Direction =>
Locate each line below that includes "handed" and reproduce it.

Structured object records:
###

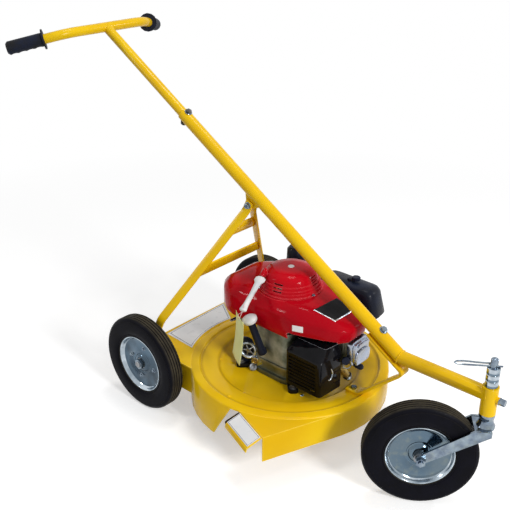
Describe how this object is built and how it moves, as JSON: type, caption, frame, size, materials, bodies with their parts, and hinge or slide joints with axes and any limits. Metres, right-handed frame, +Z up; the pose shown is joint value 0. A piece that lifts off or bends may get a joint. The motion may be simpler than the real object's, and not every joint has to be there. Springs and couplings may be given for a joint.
{
  "type": "three-wheel lawn mower",
  "caption": "Walk-behind rotary mower: boom frame over a round side-discharge deck, castering front wheel, T handlebar and small petrol engine.",
  "frame": {"origin": "middle of the bounding box's base, on the ground", "axes": "+Z up, forward is -Y, the mower's right side and its discharge are towards -X"},
  "size_m": [0.5896, 1.3268, 0.9133],
  "materials": {
    "frame_paint": "glossy golden yellow enamel on steel tube and bar",
    "deck_paint": "glossy golden yellow enamel on pressed sheet",
    "fastener_zinc": "bright zinc plate",
    "dark_bolt": "black oxide",
    "caster_zinc": "zinc plate with a blue-green tint",
    "rim_zinc": "bright zinc plate on pressed steel",
    "bare_steel": "turned steel",
    "tyre_rubber": "dull black-brown rubber",
    "grip_rubber": "matt black rubber",
    "engine_alloy": "dull die-cast alloy",
    "red_paint": "glossy red enamel",
    "black_plastic": "black moulded plastic",
    "grey_plastic": "pale grey moulded plastic",
    "rope": "braided cord",
    "plug_rubber": "black rubber cap",
    "muffler_steel": "heat-stained steel",
    "black_paint": "satin black paint",
    "cutter_steel": "ground steel"
  },
  "bodies": {
    "frame": {"boom_tube": "frame_paint", "front_arm": "frame_paint", "handle_tube": "frame_paint", "handlebar": "frame_paint", "rear_stay_right": "frame_paint", "rear_stay_left": "frame_paint", "stay_crossbar_upper": "frame_paint", "stay_crossbar_lower": "frame_paint", "front_bracket": "frame_paint", "deck_shell": "deck_paint", "chute_deflector": "deck_paint", "bracket_bolt": "fastener_zinc", "stay_bolt": "fastener_zinc", "deck_bolt": "fastener_zinc", "axle_nut_right": "fastener_zinc", "axle_nut_left": "fastener_zinc", "handle_bolt": "dark_bolt", "rear_axle": "bare_steel", "grip_right": "grip_rubber", "grip_left": "grip_rubber", "crankcase": "engine_alloy", "valve_cover": "engine_alloy", "carburettor": "engine_alloy", "engine_cover": "red_paint", "starter_housing": "red_paint", "air_cleaner": "black_plastic", "fuel_tank": "black_plastic", "oil_filler_tube": "black_plastic", "starter_rope": "rope", "spark_plug": "plug_rubber", "muffler": "muffler_steel", "muffler_guard": "black_paint"},
    "caster": {"fork": "caster_zinc", "spacer_low": "caster_zinc", "spacer_middle": "caster_zinc", "spacer_top": "caster_zinc", "front_axle_bolt": "fastener_zinc", "front_axle_nut": "fastener_zinc"},
    "front_wheel": {"front_wheel_tyre": "tyre_rubber", "front_wheel_rim": "rim_zinc", "front_wheel_hub": "bare_steel"},
    "rear_wheel_right": {"rear_wheel_right_tyre": "tyre_rubber", "rear_wheel_right_rim": "rim_zinc", "rear_wheel_right_hub": "bare_steel"},
    "rear_wheel_left": {"rear_wheel_left_tyre": "tyre_rubber", "rear_wheel_left_rim": "rim_zinc", "rear_wheel_left_hub": "bare_steel"},
    "crank": {"crankshaft": "cutter_steel", "flywheel": "engine_alloy", "blade_bar": "cutter_steel", "blade_bolt": "cutter_steel"},
    "tip_a": {"blade_tip_a": "cutter_steel"},
    "tip_b": {"blade_tip_b": "cutter_steel"},
    "pull_grip": {"starter_grip": "grey_plastic"},
    "rope_pulley": {"starter_pulley": "black_plastic"},
    "throttle": {"throttle_lever": "black_paint"},
    "fuel_filler_cap": {"fuel_cap": "black_plastic"},
    "oil_filler_cap": {"oil_cap": "grey_plastic"},
    "clip": {"hitch_clip": "caster_zinc"},
    "lock_bolt": {"set_bolt": "fastener_zinc"}
  },
  "joints": [
    {"name": "caster_swivel", "type": "hinge", "parent": "frame", "child": "caster", "pos_m": [0.02917, -0.62765, 0.27], "axis": [0, 0, 1], "continuous": true},
    {"name": "front_wheel_spin", "type": "hinge", "parent": "caster", "child": "front_wheel", "pos_m": [-0.04777, -0.52089, 0.127], "axis": [0.8113, 0.5847, 0], "continuous": true},
    {"name": "rear_wheel_right_spin", "type": "hinge", "parent": "frame", "child": "rear_wheel_right", "pos_m": [-0.21183, 0.19935, 0.127], "axis": [1, 0, 0], "continuous": true},
    {"name": "rear_wheel_left_spin", "type": "hinge", "parent": "frame", "child": "rear_wheel_left", "pos_m": [0.27017, 0.19935, 0.127], "axis": [1, 0, 0], "continuous": true},
    {"name": "crank_spin", "type": "hinge", "parent": "frame", "child": "crank", "pos_m": [0.02917, -0.08665, 0.2], "axis": [0, 0, 1], "continuous": true},
    {"name": "tip_a_swing", "type": "hinge", "parent": "crank", "child": "tip_a", "pos_m": [0.16417, -0.08665, 0.058], "axis": [0, 0, 1], "continuous": true},
    {"name": "tip_b_swing", "type": "hinge", "parent": "crank", "child": "tip_b", "pos_m": [-0.10583, -0.08665, 0.058], "axis": [0, 0, 1], "continuous": true},
    {"name": "starter_pull", "type": "slide", "parent": "frame", "child": "pull_grip", "axis": [-0.8703, -0.2131, -0.4441], "range_m": [0, 0.085], "stiffness_N_per_m": 40, "springref_m": -0.05},
    {"name": "pulley_turn", "type": "hinge", "parent": "frame", "child": "rope_pulley", "pos_m": [0.02917, -0.08665, 0.375], "axis": [0, 0, 1], "range_deg": [0, 136]},
    {"name": "throttle_turn", "type": "hinge", "parent": "frame", "child": "throttle", "pos_m": [-0.02883, 0.00335, 0.2655], "axis": [0, 0, -1], "range_deg": [0, 35]},
    {"name": "fuel_cap_turn", "type": "hinge", "parent": "frame", "child": "fuel_filler_cap", "pos_m": [0.15817, 0.00335, 0.36], "axis": [0, 0, 1], "range_deg": [0, 270]},
    {"name": "oil_cap_turn", "type": "hinge", "parent": "frame", "child": "oil_filler_cap", "pos_m": [-0.05763, -0.07165, 0.195], "axis": [-0.3018, 0.1125, 0.9467], "range_deg": [0, 270]},
    {"name": "clip_slide", "type": "slide", "parent": "caster", "child": "clip", "axis": [-0.5847, 0.8113, 0], "range_m": [0, 0.04]},
    {"name": "lock_bolt_screw", "type": "slide", "parent": "frame", "child": "lock_bolt", "axis": [0, -1, 0], "range_m": [0, 0.006]}
  ],
  "couplings": [
    {"joint": "pulley_turn", "follows": "starter_pull", "rad_per_m": 27.778}
  ]
}
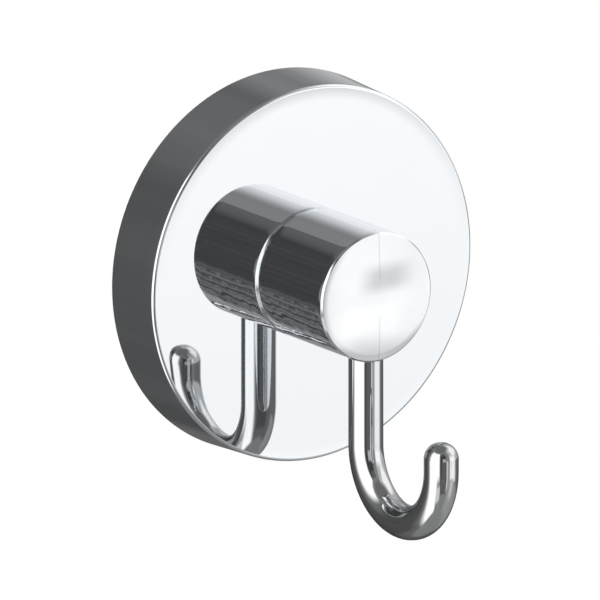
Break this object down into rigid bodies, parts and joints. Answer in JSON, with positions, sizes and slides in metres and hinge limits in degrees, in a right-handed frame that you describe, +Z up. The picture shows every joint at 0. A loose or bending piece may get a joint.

###

Response for this exercise =>
Describe how this object is built and how it moves, as JSON: type, caption, frame, size, materials, bodies with their parts, and hinge or slide joints with axes and any limits. Metres, right-handed frame, +Z up; the pose shown is joint value 0. A piece that lifts off or bends may get a joint. The motion may be simpler than the real object's, and not every joint has to be there. Springs and couplings may be given for a joint.
Break this object down into rigid bodies, parts and joints. Answer in JSON, with positions, sizes and slides in metres and hinge limits in degrees, in a right-handed frame that you describe, +Z up. The picture shows every joint at 0. A loose or bending piece may get a joint.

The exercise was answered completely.